Problem description: Identify, in the records below, every line where the string "root" appears, and copy each such line.

Data excerpts:
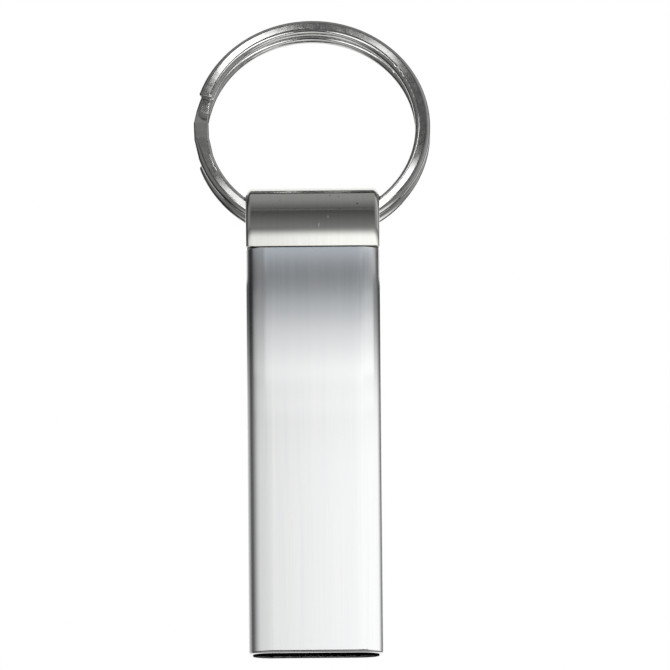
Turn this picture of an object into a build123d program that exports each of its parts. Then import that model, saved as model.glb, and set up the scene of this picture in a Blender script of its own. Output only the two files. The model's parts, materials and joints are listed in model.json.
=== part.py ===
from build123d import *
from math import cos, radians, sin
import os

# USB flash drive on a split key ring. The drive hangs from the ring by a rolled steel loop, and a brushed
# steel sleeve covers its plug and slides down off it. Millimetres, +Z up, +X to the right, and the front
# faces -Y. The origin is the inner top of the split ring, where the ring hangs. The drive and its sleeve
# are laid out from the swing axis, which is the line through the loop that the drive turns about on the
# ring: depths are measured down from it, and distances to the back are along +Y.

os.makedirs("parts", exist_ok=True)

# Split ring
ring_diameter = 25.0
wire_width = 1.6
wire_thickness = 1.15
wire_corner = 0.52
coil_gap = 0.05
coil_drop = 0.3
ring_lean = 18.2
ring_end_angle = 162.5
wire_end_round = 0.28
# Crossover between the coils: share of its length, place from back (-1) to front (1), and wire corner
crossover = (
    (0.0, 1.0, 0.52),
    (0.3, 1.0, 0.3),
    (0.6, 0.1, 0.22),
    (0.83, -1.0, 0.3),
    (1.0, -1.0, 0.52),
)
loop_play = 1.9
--
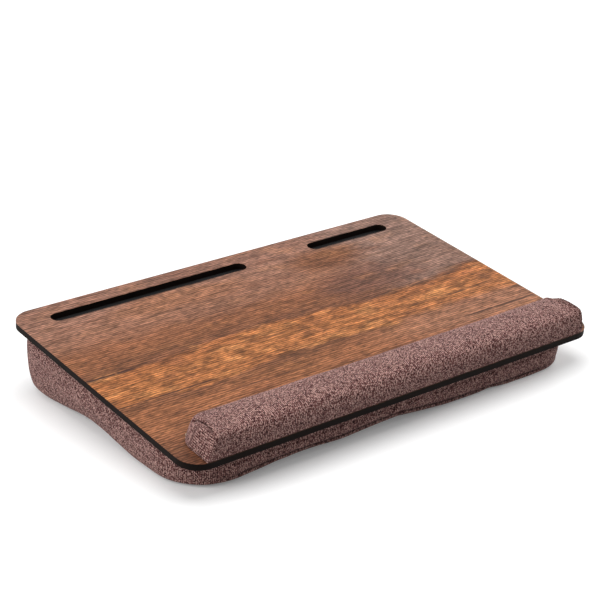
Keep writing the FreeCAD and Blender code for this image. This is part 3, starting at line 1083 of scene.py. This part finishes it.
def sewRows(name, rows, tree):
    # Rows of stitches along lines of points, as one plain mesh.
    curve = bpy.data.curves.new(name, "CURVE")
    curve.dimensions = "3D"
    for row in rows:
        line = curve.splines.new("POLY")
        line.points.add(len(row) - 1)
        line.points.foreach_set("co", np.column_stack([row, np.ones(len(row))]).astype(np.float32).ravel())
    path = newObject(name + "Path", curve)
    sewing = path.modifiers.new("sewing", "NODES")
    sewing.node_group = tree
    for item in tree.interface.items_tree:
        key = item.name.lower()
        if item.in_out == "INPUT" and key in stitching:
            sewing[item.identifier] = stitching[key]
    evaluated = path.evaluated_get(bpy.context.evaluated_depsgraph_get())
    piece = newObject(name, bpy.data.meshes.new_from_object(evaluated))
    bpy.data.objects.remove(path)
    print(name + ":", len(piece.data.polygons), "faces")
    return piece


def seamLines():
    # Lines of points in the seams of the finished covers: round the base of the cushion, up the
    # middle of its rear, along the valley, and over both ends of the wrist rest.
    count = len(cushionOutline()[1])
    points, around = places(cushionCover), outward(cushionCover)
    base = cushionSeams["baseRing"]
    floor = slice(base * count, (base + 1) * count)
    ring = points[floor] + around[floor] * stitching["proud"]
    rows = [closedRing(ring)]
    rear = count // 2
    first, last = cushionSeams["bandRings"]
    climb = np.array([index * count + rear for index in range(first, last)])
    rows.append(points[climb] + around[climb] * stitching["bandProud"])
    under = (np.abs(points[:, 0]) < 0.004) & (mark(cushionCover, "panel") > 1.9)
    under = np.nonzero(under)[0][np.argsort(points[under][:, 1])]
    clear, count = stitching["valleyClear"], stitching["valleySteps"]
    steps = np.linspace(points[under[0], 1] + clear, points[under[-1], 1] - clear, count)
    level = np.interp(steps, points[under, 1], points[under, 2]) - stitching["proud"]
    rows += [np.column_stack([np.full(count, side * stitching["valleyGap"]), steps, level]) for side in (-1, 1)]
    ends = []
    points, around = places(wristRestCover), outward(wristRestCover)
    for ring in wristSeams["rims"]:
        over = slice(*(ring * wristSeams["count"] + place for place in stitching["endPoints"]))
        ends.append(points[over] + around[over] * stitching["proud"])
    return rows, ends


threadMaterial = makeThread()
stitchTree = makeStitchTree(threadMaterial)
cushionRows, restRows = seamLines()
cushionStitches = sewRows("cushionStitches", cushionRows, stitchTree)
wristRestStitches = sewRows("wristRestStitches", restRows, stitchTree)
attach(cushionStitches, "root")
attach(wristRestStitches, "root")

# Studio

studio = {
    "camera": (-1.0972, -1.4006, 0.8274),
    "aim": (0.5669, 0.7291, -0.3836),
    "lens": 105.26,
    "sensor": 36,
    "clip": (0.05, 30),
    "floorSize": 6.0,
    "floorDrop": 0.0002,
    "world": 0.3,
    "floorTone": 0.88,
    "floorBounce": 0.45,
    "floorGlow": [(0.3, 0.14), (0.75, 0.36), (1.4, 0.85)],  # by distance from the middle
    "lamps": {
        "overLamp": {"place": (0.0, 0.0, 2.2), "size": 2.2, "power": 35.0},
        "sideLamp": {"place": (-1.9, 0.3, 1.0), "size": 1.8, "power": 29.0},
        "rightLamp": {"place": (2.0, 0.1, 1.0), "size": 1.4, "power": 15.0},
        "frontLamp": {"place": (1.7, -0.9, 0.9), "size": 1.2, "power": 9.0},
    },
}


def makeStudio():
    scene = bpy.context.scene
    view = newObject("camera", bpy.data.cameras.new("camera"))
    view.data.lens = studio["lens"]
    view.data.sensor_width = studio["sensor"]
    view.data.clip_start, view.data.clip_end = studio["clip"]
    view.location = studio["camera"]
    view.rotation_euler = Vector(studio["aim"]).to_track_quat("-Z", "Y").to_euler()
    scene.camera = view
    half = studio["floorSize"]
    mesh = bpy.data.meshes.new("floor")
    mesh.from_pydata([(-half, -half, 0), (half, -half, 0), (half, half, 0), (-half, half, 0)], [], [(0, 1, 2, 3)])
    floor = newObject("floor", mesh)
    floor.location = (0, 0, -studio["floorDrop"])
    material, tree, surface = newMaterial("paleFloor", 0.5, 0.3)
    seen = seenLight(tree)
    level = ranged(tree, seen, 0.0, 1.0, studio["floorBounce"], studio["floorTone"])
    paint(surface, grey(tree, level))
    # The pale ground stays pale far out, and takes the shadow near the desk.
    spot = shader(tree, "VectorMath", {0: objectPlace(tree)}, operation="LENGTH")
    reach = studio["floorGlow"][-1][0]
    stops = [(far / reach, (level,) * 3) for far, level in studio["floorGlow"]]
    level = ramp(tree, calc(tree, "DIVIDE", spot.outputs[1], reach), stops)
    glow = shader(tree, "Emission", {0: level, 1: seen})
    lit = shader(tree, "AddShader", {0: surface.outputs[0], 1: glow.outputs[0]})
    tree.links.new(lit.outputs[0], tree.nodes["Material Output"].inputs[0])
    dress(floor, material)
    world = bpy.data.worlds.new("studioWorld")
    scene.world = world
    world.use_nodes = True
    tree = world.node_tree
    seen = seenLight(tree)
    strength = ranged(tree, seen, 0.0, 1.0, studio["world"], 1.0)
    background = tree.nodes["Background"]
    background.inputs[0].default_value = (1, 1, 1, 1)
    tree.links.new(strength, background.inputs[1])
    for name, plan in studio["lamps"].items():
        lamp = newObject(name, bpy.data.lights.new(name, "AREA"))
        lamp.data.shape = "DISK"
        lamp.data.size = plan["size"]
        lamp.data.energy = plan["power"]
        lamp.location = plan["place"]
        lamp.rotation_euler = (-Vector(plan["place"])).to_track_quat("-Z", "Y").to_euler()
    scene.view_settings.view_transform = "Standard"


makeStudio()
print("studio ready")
* * *
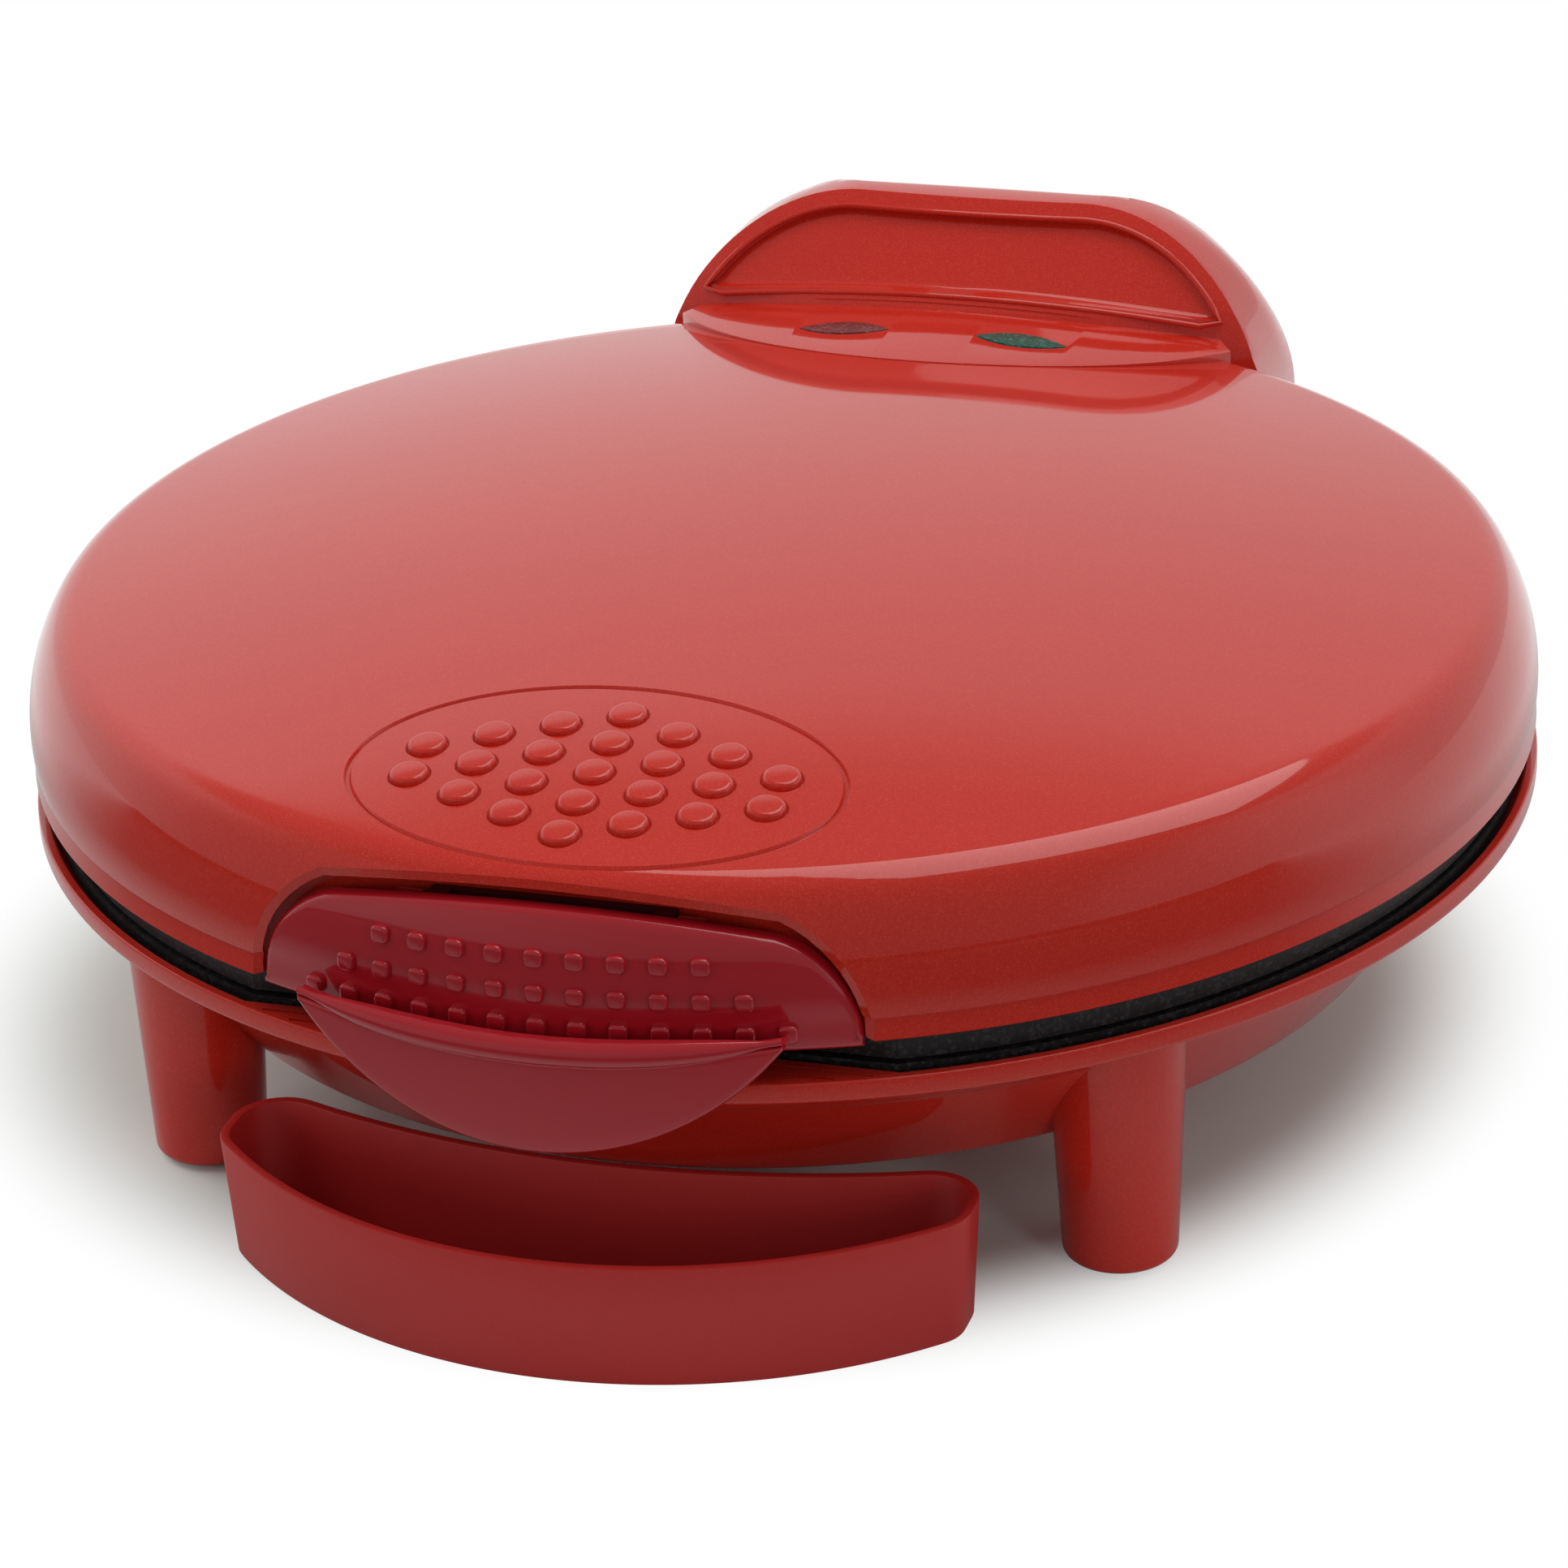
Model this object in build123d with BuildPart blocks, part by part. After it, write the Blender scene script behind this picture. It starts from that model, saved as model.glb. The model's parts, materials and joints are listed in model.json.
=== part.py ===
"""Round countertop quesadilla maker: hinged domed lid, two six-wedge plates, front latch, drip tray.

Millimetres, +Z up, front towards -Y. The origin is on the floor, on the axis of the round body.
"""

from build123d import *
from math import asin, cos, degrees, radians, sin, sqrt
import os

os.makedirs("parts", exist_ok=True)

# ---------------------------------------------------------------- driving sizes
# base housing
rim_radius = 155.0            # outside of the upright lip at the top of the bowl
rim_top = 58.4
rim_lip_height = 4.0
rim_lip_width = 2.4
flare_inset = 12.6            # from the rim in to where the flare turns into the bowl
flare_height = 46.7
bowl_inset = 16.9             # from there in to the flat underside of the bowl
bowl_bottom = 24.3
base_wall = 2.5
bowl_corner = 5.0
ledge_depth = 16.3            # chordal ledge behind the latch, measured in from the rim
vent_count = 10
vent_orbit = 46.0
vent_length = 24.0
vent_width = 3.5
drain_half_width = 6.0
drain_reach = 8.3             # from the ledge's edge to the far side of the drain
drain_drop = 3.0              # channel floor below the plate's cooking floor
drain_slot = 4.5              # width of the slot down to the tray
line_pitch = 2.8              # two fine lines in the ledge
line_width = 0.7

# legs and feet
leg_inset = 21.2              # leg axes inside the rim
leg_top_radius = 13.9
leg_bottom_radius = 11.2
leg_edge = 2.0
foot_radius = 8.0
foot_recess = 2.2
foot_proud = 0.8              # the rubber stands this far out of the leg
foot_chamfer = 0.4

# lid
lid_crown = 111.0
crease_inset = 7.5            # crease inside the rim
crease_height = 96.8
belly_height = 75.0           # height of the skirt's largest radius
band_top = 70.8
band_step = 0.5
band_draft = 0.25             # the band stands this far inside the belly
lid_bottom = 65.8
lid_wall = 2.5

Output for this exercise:
attach(cushionStitches, "root")
attach(wristRestStitches, "root")